If you look at the all-time ranking by deadlift, the pulls are much higher but the field is populated by lower totals. These are one-trick ponies who excel at the deadlift either by exploiting freakish leverages or mastering the Sumo deadlift. Even the list of these deadlift specialists is lacking anyone who would be in contention for a podium spot if they decided to head to the World Deadlift Championships. They certainly aren’t a threat to the prize money that was offered by Rogue and WUS, no matter how much supportive gear and ugly, cheating hitching they use to lock the barbell out. 

Nearly 30% of the top 24 deadlifts in powerlifting are held by career strongmen (Red), with the highest spot going to Strongman Benni Magnusson. 9 of the top spots are populated by sumo pullers or those with relatively lower totals (Yellow). The rest are those with big totals along with a high conventional deadlift (Green).

On the other hand, there are half-a-dozen career strong men who make up the top 20 list of all-time deadlifts in the sport of powerlifting. Shivlyakov, Pritchett, Urbank, Hafthor, Mark Henry and, of course, the number one spot in all of powerlifting, Benedikt Magnusson (1015 completely raw). Given the long, productive career Benni had in the sport, I think it’s fair to say that Strongman had more influence on his deadlift capacity than his participation in the occasional powerlifting meet.

Of the top 24 all-time totals, only 4 have a 900lb+ deadlift (4-way tie at 903.9, oddly enough). Mid-pack on this list are strongmen Hafthor Bjornnson and Graham Hicks.

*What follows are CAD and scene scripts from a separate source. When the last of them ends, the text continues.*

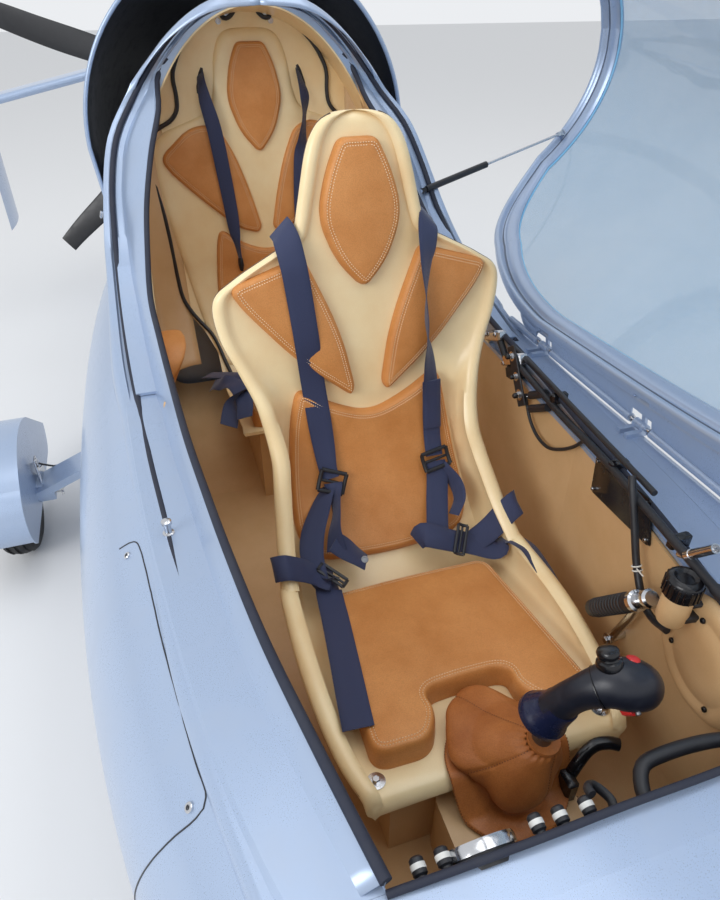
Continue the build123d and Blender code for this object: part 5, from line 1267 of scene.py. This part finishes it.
# %% Edge of the instrument panel
deck_edge = path([(1982, -254, 893), (1984, -180, 897), (1985, -89, 900), (1984, 0, 901), (1984, 100, 900),
    (1982, 180, 898), (1980, 252, 894)], 0.015)
Heap().add(bar(deck_edge, 0.0042, 12)).make("panel_edge_trim", black_trim)
dash = Heap()
dial, way = Vector((1.992, -0.146, 0.856)), Vector((-1, 0, 0.3)).normalized()
dash.add(turned(dial, way, mm([(12, 20), (12, 35), (26, 36)]), 48), 0)
dash.add(turned(dial, way, mm([(25, 34), (26, 38.5), (34, 38.5), (37.5, 36.5), (37.5, 33.5), (32, 32.5)]), 48), 1)
dash.add(turned(dial, way, mm([(24, 2), (24, 32.5), (31, 32.5), (32, 2)]), 40), 0)
for y, z in ((-0.214, 0.874), (-0.188, 0.876), (-0.084, 0.876), (-0.056, 0.874), (-0.024, 0.874)):
    dash.add(turned((1.984, y, z), (-1, 0, 0.1),
        mm([(0, 4), (0, 8.5), (5, 8.5), (5, 5.5), (12, 5.5), (14, 7.8), (28, 7.4), (30, 5.6), (30, 1)]), 20), 0)
    dash.add(turned((1.984, y, z), (-1, 0, 0.1), mm([(18, 7.4), (18, 8.1), (23.5, 8), (23.5, 7.2)]), 20), 2)
dash.add(bar(path([(1984, -6, 856), (1966, 10, 862), (1952, 6, 866), (1944, -4, 872), (1948, -14, 880),
    (1958, -16, 884)], 0.004), 0.0055, 10, 0.8), 0)
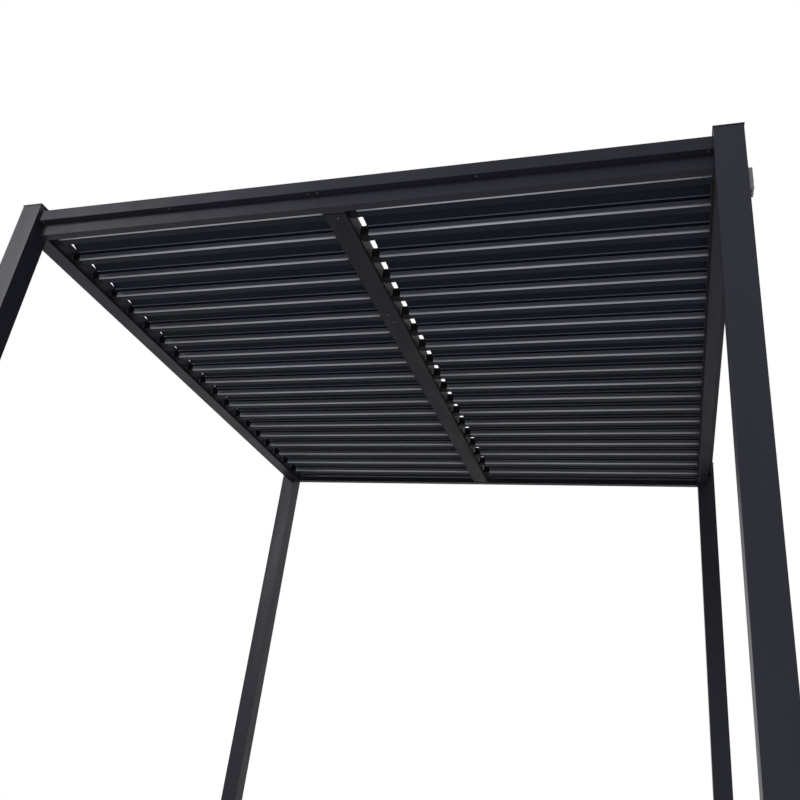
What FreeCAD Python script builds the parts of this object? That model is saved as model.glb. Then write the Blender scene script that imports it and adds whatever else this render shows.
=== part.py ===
"""Louvered pergola: four posts, a rim of gutter beams, a centre beam and two banks of turning louvers.

The frame is +Z up and the front faces -Y. The origin is on the floor, midway between the base plates.
Sizes are in millimetres. The louvers lie shut at rest, each rear wing over the next louver's lip.
"""
import FreeCAD, Part
import os

import Sketcher
from FreeCAD import Placement, Rotation, Vector

doc = FreeCAD.newDocument("pergola")
sheet = doc.addObject("Spreadsheet::Sheet", "Sizes")

SIZES = {
    # Overall
    "frame_width": 3000,
    "frame_depth": 3110,
    "clear_height": 2250,
    # Posts, caps and base plates
    "post_size": 98,
    "post_wall": 2.5,
    "post_rise": 148,
    "cap_lip": 2,
    "cap_thick": 5,
    "foot_size": 150,
    "foot_thick": 6,
    "anchor_spacing": 124,
    "anchor_radius": 5.5,
    # Gutter beams: insets are from the posts' outer faces, heights from the beams' underside
    "band_inset": 15,
    "gutter_inset": 44,
    "end_inner": 80,
    "left_inner": 124,
    "right_inner": 94,
    "band_bottom": 62,
    "beam_height": 117,
    "gutter_depth": 32,
    "side_wall": 78,
    "beam_wall": 2.5,
    "drain_foot": 16,
    "drain_top": 40,
    "drain_margin": 2,
    # Centre beam and the plate that closes its underside
    "centre_width": 90,
    "centre_height": 78,
    "cover_thick": 3,
    "cover_gap": 12,
    # Louver banks: as many louvers as come nearest to the spacing
    "louver_spacing": 154,
    "rear_lap": 0.8,
    "first_louver": 15,
    "louver_lift": 12,
    "drive_gap": 38,
    "end_gap": 9,
    # Louver section: back from the front of the lip, and up from the lowest face
    "lip_height": 25,
    "lip_thick": 2,
    "edge_bevel": 3,
    "trough_width": 18,
    "trough_floor": 6,
    "trough_slope": 6,
    "nose_width": 46,
    "nose_height": 22,
    "skin_thick": 2,
    "ridge_back": 95,
    "ridge_rise": 47,
    "foot_back": 134,
    "foot_drop": 4,
    "wing_reach": 171,
    "wing_rise": 31,
    "spout_reach": 30,
    "pivot_back": 33,
    "pivot_rise": 11,
    "pin_half": 4.6,
    "pin_clearance": 0.5,
    "pin_tip_gap": 0.5,
    # Pivot rails, each a strip with open cradles
    "rail_thick": 3,
    "rail_foot": 8,
    "rail_height": 8,
    "cradle_width": 26,
    "cradle_rise": 9,
    # Levers and link bars
    "rivet_back": 28,
    "rivet_rise": 62,
    "lever_corner": 10,
    "lever_thick": 4,
    "lever_stand": 8,
    "bar_height": 16,
    "bar_thick": 4,
    "bar_gap": 0.3,
    "bar_end": 12,
    # Crank gearbox on the front right post
    "box_height": 95,
    "box_width": 52,
    "box_drop": 20,
    "box_corner": 6,
    "box_rim": 3,
    "flange_thick": 3,
    "gear_depth": 12,
    "eye_radius": 11,
    "eye_bore": 6,
    "eye_drop": 7,
    "eye_stand": 3,
    "eye_thick": 6,
}
for row, (name, value) in enumerate(SIZES.items(), start=1):
    sheet.set(f"A{row}", str(value))
    sheet.setAlias(f"A{row}", name)
doc.recompute()

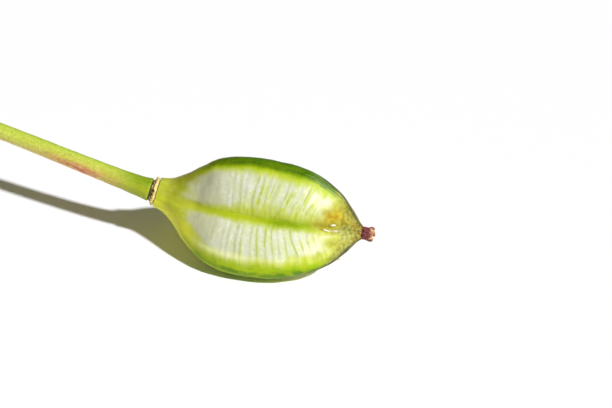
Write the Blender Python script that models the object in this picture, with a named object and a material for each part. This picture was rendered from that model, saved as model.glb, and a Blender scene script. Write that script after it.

 I also like to point out that five of the top seven deadliest of all time in the sport of powerlifting were from 220/242/275 lifters who pulled sumo. That simply doesn’t exist in other lifts because strength benefits from increased body mass. The mastery of the sumo deadlift gives such a big edge to those who were built to exploit it that they can take the top all-time spot at extremely light body weight. I don’t point that out to disparage sumo pullers, but rather because it begs the question, “Where are the other thousand pound pullers in powerlifting? Where are the guys who are 380 lbs the way Benne was, who are capable of hoisting these massive weights to powerlifting standards?”

 The answer is that they are all competing in strongman.